As Kinkade explains, “Though this cottage doesn’t exist anywhere but in my painting, I think for many of us it represents an ideal seaside getaway. Of course, I had to paint the scene at sunset. After all, what would a seaside cottage be without a beautiful sunset to watch?” (Well, it might be dawn on the east coast, or a beautiful spring noon, or a crisp fall late afternoon.)
There is nothing wrong, or course, with fantasy or with what C.S. Lewis called Sehnsucht, the inconsolable longing in the human heart for "we know not what." What makes Kinkade’s cottage painting so dispiriting is that rather than being created to challenge or even inspire, to evoke in some way the desire for Heaven, it’s intended only to comfort. It’s sentimental.
Sentimentality, as literary critic Alan Jacobs says in a recent interview with Mars Hill Journal, encourages us to “suspend judgment and reflection in order to indulge deliberately in emotion for its own sake.” Reflection reinforces and strengthens true emotions while exposing those feelings that are shallow and disingenuous.
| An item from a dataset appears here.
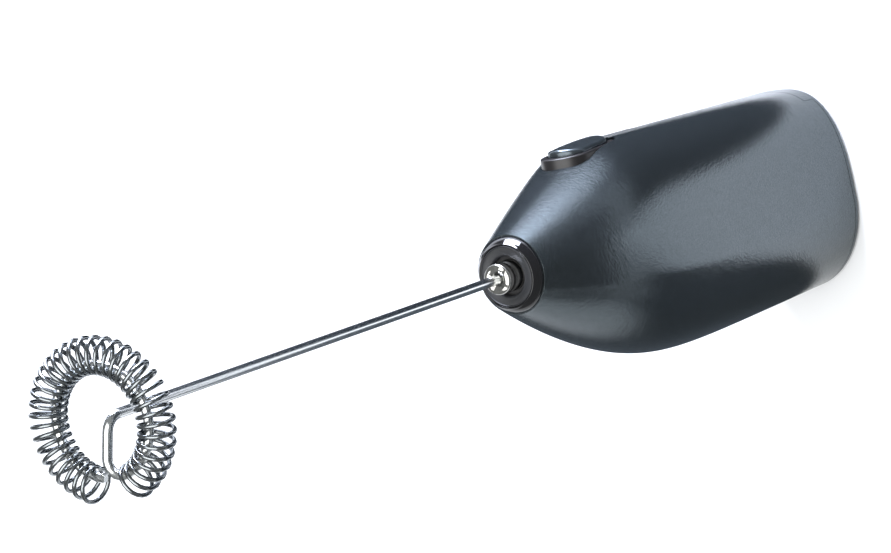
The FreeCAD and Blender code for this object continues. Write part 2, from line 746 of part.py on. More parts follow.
def make_switch_contact(side):
    # a strip on the carrier's roof with a raised end under one tip of the bridge
    travel = math.tan(math.radians(press_angle)) * (bridge_height - pin_height)
    lean = math.tan(math.radians(crest_lean)) * (bridge_height - girth_height)
    tip_depth = arm_depth + contact_thickness + tip_rise
    top = tip_depth + travel + tip_gap - crest_height - lean
    foot = roof_y - roof_thickness
    low_x = side * tip_x() - post_width / 2
    high_x = low_x + post_width
    post = block(low_x, high_x, top, foot, bridge_height - bridge_depth / 2, bridge_height + bridge_depth / 2)
    strip = block(low_x, high_x, foot - contact_thickness, foot, bulkhead_top, bridge_height)
    return post.fuse(strip)


def make_return_spring():
    lean = math.tan(math.radians(crest_lean)) * (button_centre - girth_height)
    top = crest_height + lean - arm_depth
    foot = -roof_y + roof_thickness
    height = top - foot - 2 * (return_wire_radius + return_gap)
    coil = spring(return_wire_radius, return_coil_radius, return_coil_radius, return_turns, height)
    coil.rotate(Vector(0, 0, 0), across, 90)
    coil.translate(Vector(0, -foot - return_wire_radius - return_gap, button_centre))
    return coil


# ---- leads

def make_lead(side):
    # from its hole in the bulkhead up beside the can's belly side
    return cylinder(lead_radius, plate_top, can_rear + lead_overlap, side * lead_side, lead_belly)


# ---- every piece

os.makedirs("parts", exist_ok=True)
stem, ring_centre, ring_start = make_stem()
nodes = {
    "battery_cap": make_battery_cap,
    "cap_contact": make_cap_contact,
    "cap_spring": lambda: make_coil_contact(cap_floor + contact_thickness, crest_cell_y, True),
    "cell_crest": lambda: make_cell(crest_cell_y, True),
    "cell_belly": lambda: make_cell(belly_cell_y, False),
    "housing": make_housing,
    "nose_ring": make_nose_ring,
    "nose_disc": make_nose_disc,
    "shaft_seal": make_shaft_seal,
    "motor_carrier": make_carrier,
    "carrier_screws": make_screws,
    "positive_contact": lambda: make_upper_plate(crest_cell_y).fuse(
        contact_dimple(plate_bottom, touch_gap - contact_gap, crest_cell_y)),
    "negative_contact": lambda: make_upper_plate(belly_cell_y),
    "negative_spring": lambda: make_coil_contact(plate_bottom, belly_cell_y, False),
    "motor_can": make_motor_can,
    "motor_end_cap": make_motor_end_cap,
    "magnet_crest": lambda: make_magnet(-1),
    "magnet_belly": lambda: make_magnet(1),
    "front_bush": lambda: make_bush(motor_face_height + boss_length - bush_length),
    "rear_bush": lambda: make_bush(end_cap_rear - boss_length),
    "brush_left": lambda: make_brush(-1),
    "brush_right": lambda: make_brush(1),
    "motor_shaft": make_motor_shaft,
    "rotor_core": make_rotor_core,
    "rotor_windings": make_windings,
    "commutator": make_commutator,
    "ferrule": make_ferrule,
    "whisk_stem": lambda: arm_frame(stem),
    "whisk_coil": lambda: arm_frame(make_coil(ring_centre, ring_start)),
    "switch_bezel": make_bezel,
    "switch_button": make_button,
    "switch_arm": make_arm,
    "switch_pin": make_pin,
    "switch_bridge": make_bridge,
    "contact_left": lambda: make_switch_contact(-1),
    "contact_right": lambda: make_switch_contact(1),
    "switch_spring": make_return_spring,
    "lead_left": lambda: make_lead(-1),
    "lead_right": lambda: make_lead(1),
}
for node, make in nodes.items():
    shape = make()
    solids = len(shape.Solids)
    box = shape.BoundBox
    print(f"{node:18s} solids {solids} valid {shape.isValid()} volume {shape.Volume:9.2f} "
          f"x {box.XMin:.1f}..{box.XMax:.1f} y {box.YMin:.1f}..{box.YMax:.1f} z {box.ZMin:.1f}..{box.ZMax:.1f}")
    save(shape, node)
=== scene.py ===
import math

import bmesh
import bpy
from mathutils import Matrix, Vector


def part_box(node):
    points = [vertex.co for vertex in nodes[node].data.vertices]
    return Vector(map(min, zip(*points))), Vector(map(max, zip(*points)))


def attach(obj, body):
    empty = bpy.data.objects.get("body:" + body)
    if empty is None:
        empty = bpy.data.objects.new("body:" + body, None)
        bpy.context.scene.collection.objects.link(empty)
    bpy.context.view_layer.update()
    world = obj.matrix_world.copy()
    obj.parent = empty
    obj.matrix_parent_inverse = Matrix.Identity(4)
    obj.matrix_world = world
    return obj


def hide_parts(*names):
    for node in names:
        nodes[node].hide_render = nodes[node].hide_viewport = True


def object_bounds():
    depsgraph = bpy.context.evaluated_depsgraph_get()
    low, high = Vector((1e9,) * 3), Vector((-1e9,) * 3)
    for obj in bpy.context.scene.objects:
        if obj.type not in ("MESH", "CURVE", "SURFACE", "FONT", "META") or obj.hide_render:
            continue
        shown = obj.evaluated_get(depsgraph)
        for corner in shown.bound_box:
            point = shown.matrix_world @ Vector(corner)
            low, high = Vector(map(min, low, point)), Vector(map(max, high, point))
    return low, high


# Looks of a battery milk frother that stands on its flat rear end.
# Metres, +Z up the shaft, button towards -Y.

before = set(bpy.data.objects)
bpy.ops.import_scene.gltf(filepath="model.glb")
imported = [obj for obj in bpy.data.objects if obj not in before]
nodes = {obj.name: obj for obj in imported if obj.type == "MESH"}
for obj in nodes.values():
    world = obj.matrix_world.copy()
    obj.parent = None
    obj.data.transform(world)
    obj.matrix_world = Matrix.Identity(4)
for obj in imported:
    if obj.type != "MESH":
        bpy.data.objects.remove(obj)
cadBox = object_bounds()
mm = 0.001


# finishes

def toLinear(hexColour):
    # sRGB hex to the linear colour that a socket takes
    parts = [int(hexColour[i:i + 2], 16) / 255 for i in (1, 3, 5)]
    return [c / 12.92 if c <= 0.04045 else ((c + 0.055) / 1.055) ** 2.4 for c in parts] + [1.0]


def perSize(sizeInMm):
    # texture scale whose pattern repeats about once in the given size
    return 1 / (sizeInMm * mm)


def addNode(tree, kind, values=None, links=None, **settings):
    node = tree.nodes.new(kind)
    for name, value in settings.items():
        setattr(node, name, value)
    for name, value in (values or {}).items():
        node.inputs[name].default_value = value
    for name, socket in (links or {}).items():
        tree.links.new(socket, node.inputs[name])
    return node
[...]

Sentimentalists, however, try to avoid this experience of reality and try to keep people from asking questions by giving them pleasing emotions they have not earned. The shameless manipulation of our emotions, says Jacobs, is the ultimate act of cynicism.
Kinkade’s cottage fantasies offer this sort of emotional manipulation. The cottages are self-contained emotional safehouses in which the viewer can shut himself off from true emotions earned through a real encounter with reality, from the rough and sometimes harsh realities of creation, and—most importantly—from other people. The Cottage by the Sea offers a place where the viewer can enter the perfect world of Kinkade’s creation—and escape the messy world of Kinkade’s Creator.